◆ AVAILABLE DATA
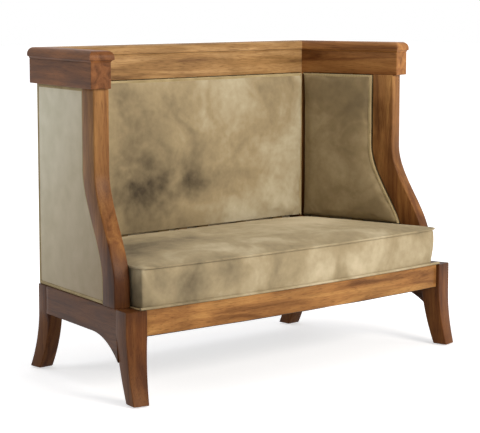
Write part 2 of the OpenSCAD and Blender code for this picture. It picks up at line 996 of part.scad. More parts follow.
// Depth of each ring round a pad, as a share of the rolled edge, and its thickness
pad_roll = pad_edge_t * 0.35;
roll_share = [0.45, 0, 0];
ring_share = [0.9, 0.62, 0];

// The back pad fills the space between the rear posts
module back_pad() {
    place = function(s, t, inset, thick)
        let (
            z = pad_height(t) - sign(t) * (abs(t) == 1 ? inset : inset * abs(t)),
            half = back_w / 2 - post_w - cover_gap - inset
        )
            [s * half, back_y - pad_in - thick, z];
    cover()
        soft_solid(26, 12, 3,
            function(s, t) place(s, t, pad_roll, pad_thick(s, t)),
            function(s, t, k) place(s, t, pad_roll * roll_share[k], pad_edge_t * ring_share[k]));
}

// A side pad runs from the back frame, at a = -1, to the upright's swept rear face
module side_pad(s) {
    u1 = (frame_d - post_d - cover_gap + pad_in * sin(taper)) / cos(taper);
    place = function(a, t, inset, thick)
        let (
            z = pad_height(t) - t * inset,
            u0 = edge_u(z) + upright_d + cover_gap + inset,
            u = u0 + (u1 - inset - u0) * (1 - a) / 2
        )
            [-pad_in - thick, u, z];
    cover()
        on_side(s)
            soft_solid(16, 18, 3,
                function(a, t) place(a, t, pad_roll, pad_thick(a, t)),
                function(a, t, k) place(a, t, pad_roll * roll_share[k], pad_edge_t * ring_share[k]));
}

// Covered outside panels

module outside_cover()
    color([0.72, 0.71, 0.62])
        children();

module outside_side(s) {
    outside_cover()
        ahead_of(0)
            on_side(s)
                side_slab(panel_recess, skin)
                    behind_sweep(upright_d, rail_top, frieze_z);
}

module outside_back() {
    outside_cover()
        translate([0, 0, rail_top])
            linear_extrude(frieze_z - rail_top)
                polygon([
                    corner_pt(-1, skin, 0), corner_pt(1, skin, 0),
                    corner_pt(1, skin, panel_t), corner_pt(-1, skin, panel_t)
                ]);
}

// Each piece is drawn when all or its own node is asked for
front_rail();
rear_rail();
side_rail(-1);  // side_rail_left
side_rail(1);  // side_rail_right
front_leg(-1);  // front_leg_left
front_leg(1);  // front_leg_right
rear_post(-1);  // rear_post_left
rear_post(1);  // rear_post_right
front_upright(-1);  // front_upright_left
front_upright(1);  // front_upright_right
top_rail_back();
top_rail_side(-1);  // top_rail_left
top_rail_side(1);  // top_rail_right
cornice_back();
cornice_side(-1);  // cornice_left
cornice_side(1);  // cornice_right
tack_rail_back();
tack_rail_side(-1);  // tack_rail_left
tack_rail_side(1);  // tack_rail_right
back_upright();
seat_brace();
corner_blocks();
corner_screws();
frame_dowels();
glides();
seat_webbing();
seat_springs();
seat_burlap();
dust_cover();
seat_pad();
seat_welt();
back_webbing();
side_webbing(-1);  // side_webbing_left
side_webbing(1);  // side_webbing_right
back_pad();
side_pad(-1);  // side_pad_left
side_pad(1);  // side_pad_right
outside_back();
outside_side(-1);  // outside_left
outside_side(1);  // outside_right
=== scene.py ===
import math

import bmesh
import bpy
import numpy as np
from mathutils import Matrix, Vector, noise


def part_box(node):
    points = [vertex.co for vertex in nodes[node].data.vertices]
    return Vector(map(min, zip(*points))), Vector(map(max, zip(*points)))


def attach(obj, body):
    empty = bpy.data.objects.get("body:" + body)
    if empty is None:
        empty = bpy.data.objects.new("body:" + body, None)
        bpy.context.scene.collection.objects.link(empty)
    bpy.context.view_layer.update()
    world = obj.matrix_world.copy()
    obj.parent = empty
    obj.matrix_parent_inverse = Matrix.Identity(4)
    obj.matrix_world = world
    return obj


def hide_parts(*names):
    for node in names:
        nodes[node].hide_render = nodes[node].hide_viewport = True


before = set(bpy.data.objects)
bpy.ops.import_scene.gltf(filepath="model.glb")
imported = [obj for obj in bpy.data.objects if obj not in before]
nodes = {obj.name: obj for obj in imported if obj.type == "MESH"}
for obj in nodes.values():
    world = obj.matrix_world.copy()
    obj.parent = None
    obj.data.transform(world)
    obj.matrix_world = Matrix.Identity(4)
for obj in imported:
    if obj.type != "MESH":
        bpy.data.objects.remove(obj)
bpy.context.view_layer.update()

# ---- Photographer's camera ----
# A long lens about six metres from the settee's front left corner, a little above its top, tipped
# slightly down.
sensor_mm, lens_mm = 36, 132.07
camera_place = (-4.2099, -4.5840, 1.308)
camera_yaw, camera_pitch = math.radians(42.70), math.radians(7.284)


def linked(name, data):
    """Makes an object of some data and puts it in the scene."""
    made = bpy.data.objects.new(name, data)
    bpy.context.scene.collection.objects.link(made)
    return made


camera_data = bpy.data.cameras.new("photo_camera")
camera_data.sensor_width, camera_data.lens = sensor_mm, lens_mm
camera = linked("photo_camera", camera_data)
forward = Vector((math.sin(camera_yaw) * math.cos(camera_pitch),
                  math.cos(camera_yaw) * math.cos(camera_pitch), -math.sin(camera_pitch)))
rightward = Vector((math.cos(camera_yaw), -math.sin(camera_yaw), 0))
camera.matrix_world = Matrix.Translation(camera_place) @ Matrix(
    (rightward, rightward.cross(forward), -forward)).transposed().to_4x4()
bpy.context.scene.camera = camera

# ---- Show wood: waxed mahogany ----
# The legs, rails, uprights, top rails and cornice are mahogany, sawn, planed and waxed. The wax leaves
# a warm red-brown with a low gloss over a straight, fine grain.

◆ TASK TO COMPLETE
Copy every line of the listing that includes the string "body".

◆ COMPLETE ANSWER
def attach(obj, body):
    empty = bpy.data.objects.get("body:" + body)
        empty = bpy.data.objects.new("body:" + body, None)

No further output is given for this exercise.